The weakest link is often currency. Many emerging market green projects rely on hard-currency funding with local-currency revenues. That mismatch is manageable when subsidies and concessional capital bridge the gap. Remove or delay those supports, and the capital stack shakes. Policy rollbacks in advanced economies indirectly raise the cost of capital in developing ones by shrinking the pool of blended finance. Green debt issuance in emerging markets sagging to single-digit billions is not a blip; it is a signal about the global plumbing. If you believe climate outcomes are global public goods, starving the periphery while saturating the core is not just inequitable, it is inefficient. The system becomes brittle at the edges. Stress propagates inward.
Antifragile green finance does not rely on labels or one policymaker. It builds in redundancy and real penalties. That means more asset-level, non-recourse project finance with transparent cash flows and harder covenants. It means performance-based structures where coupons step down for verified outcomes and step up meaningfully for failure, funded by escrow, insurance, or contingent capital. It means hedging currency risk for emerging market projects with public backstops so private investors are not forced to bear macro shocks they cannot price. It means pricing basis risk explicitly in PPAs, investing in transmission, storage, and flexible capacity that narrow the gap between paper and physics. And it means assuming policy will wobble, then designing capital stacks that survive it.

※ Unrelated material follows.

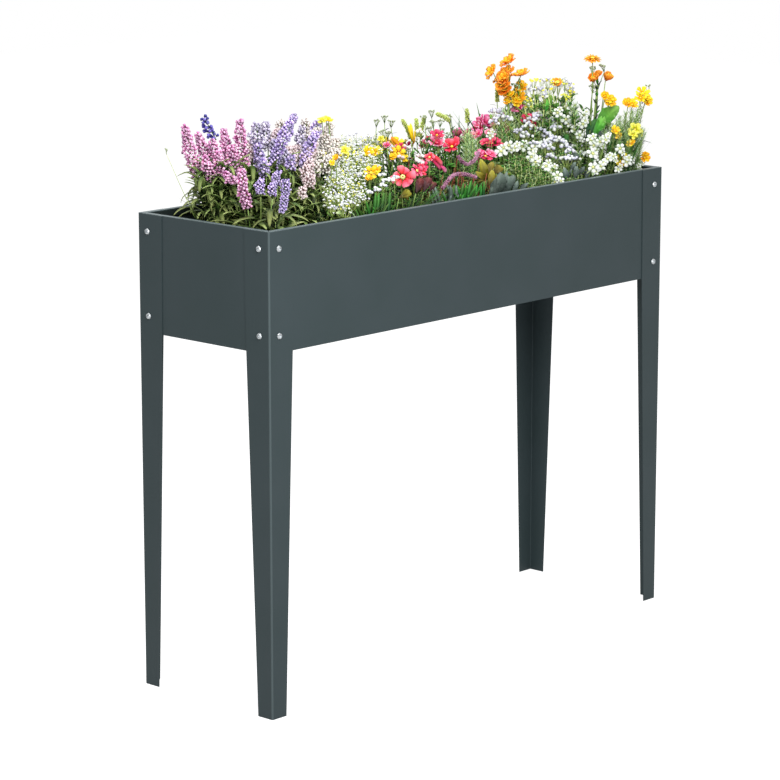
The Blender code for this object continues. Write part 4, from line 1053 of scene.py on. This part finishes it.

The contrarian reading of record green issuance is not that the world has committed to decarbonization. It is that investors, drawn by a simple story and a tidal rise in demand, have paid up for exposure they do not fully control. The stronger test is still ahead: higher and more volatile power prices, contested taxonomies, messy carbon math, and stress at the grid edge. Strength is not the absence of failure. It is the ability to benefit from it. Green finance will earn that description when it can take a punch and improve. Until then, treat the label as a variable, not a guarantee.